The gold market is saying that war is not a certainty

Paul Lee, director of precious metals at Dresdner Kleinwort Wasserstein
Gold, often seen as a safe-haven in times of international tension, fell as low as $342 an ounce on Monday, down from Friday's price of $350.50, before rising back to $347 by the day's end.

The US dollar, meanwhile, climbed against major currencies as war fears eased.

A weekend of massive anti-war demonstrations around the world and a divided international diplomatic community appears to have reduced tension.

"The case for war is getting weaker and weaker," said Teng Ngiek Lian, chief executive at Singapore's Target Asset Management.
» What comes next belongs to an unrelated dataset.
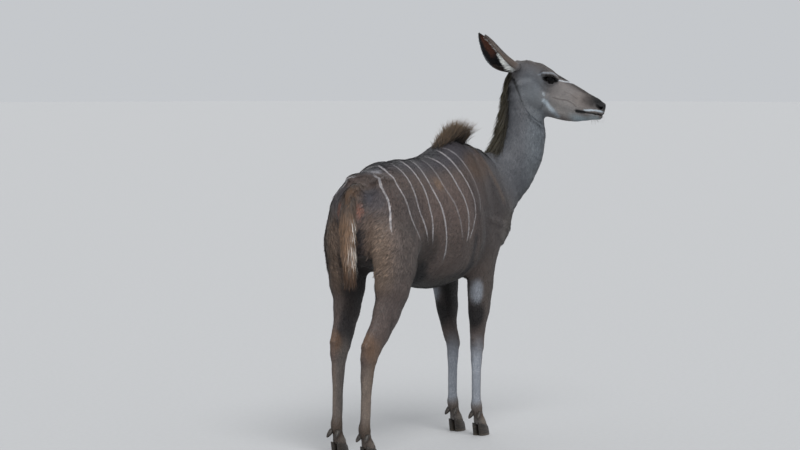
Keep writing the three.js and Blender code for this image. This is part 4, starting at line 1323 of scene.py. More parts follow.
def skin_material(looks):
    """Short undercoat over the whole skin, and the wet black of the nose and lids."""
    material, n, shader = new_material("skin", {"Specular IOR Level": 0.28})
    base = markings(n, looks, 0.6)
    place = n.place()
    bare = n.attribute("bare")
    hairs = n.noise(place, 420, 4, 0.7)
    pores = n.add("ShaderNodeTexVoronoi", {"Vector": place, "Scale": 520.0}).outputs["Distance"]
    coated = n.scaled(base, n.times(n.band(hairs, 0.3, 0.7, 0.72, 1.0), 0.92))
    naked = n.scaled(base, n.band(pores, 0.1, 0.5, 0.8, 1.15))
    n.feed(shader.inputs["Base Color"], n.blend(bare, coated, naked))
    n.feed(shader.inputs["Roughness"], n.math("SUBTRACT", 0.88, n.times(bare, 0.36)))
    height = n.plus(n.times(hairs, n.math("SUBTRACT", 1.0, bare)), n.times(pores, n.times(bare, 0.6)))
    bumped(n, shader, height, 0.5, 0.0012)
    return material


def fur_material(name, looks, streaks=0.4, root_dark=0.35, spread=0.5):
    """Hair: the skin's markings, darker at the root and lighter at the tip, each tuft a little different."""
    constants = {"Specular IOR Level": 0.42, "Sheen Weight": 0.12, "Sheen Roughness": 0.4}
    material, n, shader = new_material(name, constants)
    tip = n.attribute("tip")
    chance = n.attribute("tuft_chance")
    glow = n.times(n.attribute("tip_glow"), n.math("POWER", tip, 2.0))
    light = n.plus(n.plus(1.0 - root_dark, n.times(tip, root_dark)), glow)
    varied = n.plus(n.swing(chance, spread), 1.0)
    colour = n.scaled(markings(n, looks, streaks), n.times(light, varied))
    warmth = n.math("ADD", n.times(chance, 0.3), n.times(glow, 0.2), clamp=True)
    warm = n.blend(warmth, colour, n.vector_math("MULTIPLY", colour, (1.12, 1.0, 0.84)))
    n.feed(shader.inputs["Base Color"], warm)
    n.feed(shader.inputs["Roughness"], n.band(chance, 0.0, 1.0, 0.5, 0.72))
    bumped(n, shader, n.noise(n.place(), 900, 2), 0.25, 0.0004)
    return material


# Coat.


def tuft_object(name, steps, lift, bend, taper=0.8):
    """One tuft, 1 long and 1 wide, which rises by lift at its root and bends back down by bend, in radians."""
    y, z = 0.0, -0.06
    points, tips = [], []
    for i in range(steps + 1):
        t = i / steps
        if i:
            angle = lift - bend * (t - 0.5 / steps)
            y += math.cos(angle) / steps
            z += math.sin(angle) / steps
        swell = 0.55 + 0.45 * math.sin(math.pi * min(t * 1.4, 0.5))
        width = swell * (1 - max(t - 0.45, 0) / 0.55) ** taper / 2
        ends = (-width, width) if i < steps else (0,)
        points += [(x, y, z) for x in ends]
        tips += [t] * len(ends)
    faces = [(2 * i, 2 * i + 1, 2 * i + 3, 2 * i + 2) for i in range(steps - 1)]
    mesh = new_mesh(name, points, [*faces, (2 * steps - 2, 2 * steps - 1, 2 * steps)])
    stamp(mesh, "tip", tips)
    stamp(mesh, "tuft_place", [(p[0] + 0.5, t, 0) for p, t in zip(points, tips)])
    mesh.shade_smooth()
    return place_object(name, mesh)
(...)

Chief UN arms inspector Hans Blix was more conciliatory than usual last Friday in his report on weapons inspections in Iraq, leaving the UN Security Council divided over the need for war.

Gold slump

At 1600 GMT, after climbing to a session high of 1.0777 against the euro, the dollar was still almost one cent up, at 1.0734 euros.

"The gold market is saying that war is not a certainty," said Paul Lee, director of precious metals at Dresdner Kleinwort Wasserstein in Sydney.

Gold had seen a steady climb as tensions over a war in the Gulf made investors jittery.

Gold peaked at $388.50 earlier in February, its highest level in more than six years.

The financial markets in the US are closed on Monday, including trade of benchmark crude oil, to mark the Presidents' Day holiday.